Supporting Local Industry and Attracting Business
Reliable, affordable electricity is a prerequisite for industrial growth. When a power plant is built, it often enables the expansion of existing manufacturers and attracts new ones. Aluminum smelting, data centers, and chemical processing are particularly sensitive to electricity costs; a local plant can offer competitive power prices that draw these capital‑intensive industries. This clustering effect creates a virtuous cycle: more industry raises the tax base, which improves infrastructure, which makes the region even more attractive.
In many cases, the power plant itself becomes a source of specialized industrial expertise. Training programs for plant workers can spill over into other industries. For instance, the same welders and electricians who built a gas plant can transition to solar installation companies or wind turbine maintenance firms. Communities that invest in workforce development aligned with their energy assets build long‑term resilience.
Environmental and Social Considerations: Balancing Growth with Responsibility
Economic development must not come at the expense of environmental quality or community health. Power plants, especially those burning fossil fuels, can produce air emissions, water consumption, and waste that impose costs on nearby residents. These negative externalities can offset job gains if not managed properly. Modern best practices include:
- Emissions control technology: Scrubbers, selective catalytic reduction, and carbon capture can reduce pollutants to near‑zero levels. Such investments require additional construction and O&M labor, adding to employment.
- Site selection and community engagement: Transparent public consultations, environmental impact statements, and benefit‑sharing agreements (e.g., community funds, education grants) build trust and ensure local voices are heard.
- Retirement and repurposing: When older plants close, communities should have redevelopment plans in place—converting brownfield sites to industrial parks, training workers for renewable energy roles, or creating nature preserves.
Renewable energy projects also require careful siting to avoid harming wildlife or disrupting agricultural land.
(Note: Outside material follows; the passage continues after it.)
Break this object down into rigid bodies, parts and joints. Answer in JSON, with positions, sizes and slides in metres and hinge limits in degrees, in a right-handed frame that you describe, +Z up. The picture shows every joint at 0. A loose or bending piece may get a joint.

Agrivoltaic farms that combine solar panels with crop cultivation are an innovative solution that maintains land productivity while generating clean power and jobs.
Strategic Planning for Long‑Term Prosperity
To maximize the economic benefits of power plants, local governments and developers should adopt a holistic strategy:
- Local hiring and training: Partner with community colleges and trade schools to pre‑train workers for construction and O&M roles. Apprenticeship programs can ensure that high‑skilled jobs go to local residents rather than imported labor.
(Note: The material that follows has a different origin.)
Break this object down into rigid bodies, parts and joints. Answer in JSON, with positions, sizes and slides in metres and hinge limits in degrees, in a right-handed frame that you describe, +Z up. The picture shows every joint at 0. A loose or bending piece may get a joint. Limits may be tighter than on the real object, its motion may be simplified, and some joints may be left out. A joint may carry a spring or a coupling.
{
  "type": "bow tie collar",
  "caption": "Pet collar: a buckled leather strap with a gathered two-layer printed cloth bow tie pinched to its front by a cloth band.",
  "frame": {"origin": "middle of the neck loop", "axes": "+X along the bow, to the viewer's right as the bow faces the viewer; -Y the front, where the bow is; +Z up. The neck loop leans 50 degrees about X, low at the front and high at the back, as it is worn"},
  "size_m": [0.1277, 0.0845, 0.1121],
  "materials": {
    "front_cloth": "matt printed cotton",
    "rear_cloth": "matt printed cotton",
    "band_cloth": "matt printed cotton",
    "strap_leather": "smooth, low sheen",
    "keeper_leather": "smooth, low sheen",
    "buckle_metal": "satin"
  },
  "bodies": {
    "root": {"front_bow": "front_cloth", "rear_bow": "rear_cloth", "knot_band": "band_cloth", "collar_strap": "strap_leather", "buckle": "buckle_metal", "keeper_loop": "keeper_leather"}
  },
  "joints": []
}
- Supply chain development: Work with economic development agencies to identify local businesses that can become suppliers. Incentivize them to achieve certifications (e.g., ISO) required by the plant.
- Revenue sharing and community investment: Negotiate payment in lieu of taxes (PILOT) agreements or trust funds that dedicate a portion of the plant’s revenue to schools, healthcare, and infrastructure.
- Cluster development: Use the plant as a anchor for a broader energy or industrial park. For instance, a natural gas plant can attract a methanol production facility, which in turn draws a plastic molding plant, multiplying jobs.
An excellent example is the Turnagain Arm tidal energy project in Alaska, where local tribal communities are being trained for high‑skill jobs in a nascent industry, combining renewable energy with culturally appropriate development.
Challenges and Mitigation
Power plant development is not without risks. Construction delays can strangle local economies. Price volatility of fuels can lead to plant closures, as seen in many coal‑dependent regions. Commodity cycles mean that boom periods may be followed by busts. To mitigate these issues:
- Diversify the local economic base so that it doesn’t rely solely on the plant.
- Require developers to post bonds or escrow accounts to cover site remediation and community transition costs.
- Invest in energy storage and grid modernization to make the plant more resilient and adaptable.
Communities that proactively plan for the entire lifecycle of a power plant—from construction through decommissioning—are best positioned to enjoy sustained economic benefits without suffering catastrophic job losses when the plant eventually retires.
Conclusion
Power plants are powerful tools for local economic development and job creation. They generate high‑quality direct employment, stimulate supply chains, and boost local tax revenues that fund essential public services. The nature and scale of these benefits depend on the type of plant, the engagement of the community, and the foresight of policymakers. By embracing clean energy technologies, investing in workforce development, and crafting inclusive benefit‑sharing agreements, communities can transform a power plant from a mere electricity generator into a lasting engine of prosperity. The key is to plan holistically, think in decades, and ensure that the lights stay on—for homes and for livelihoods.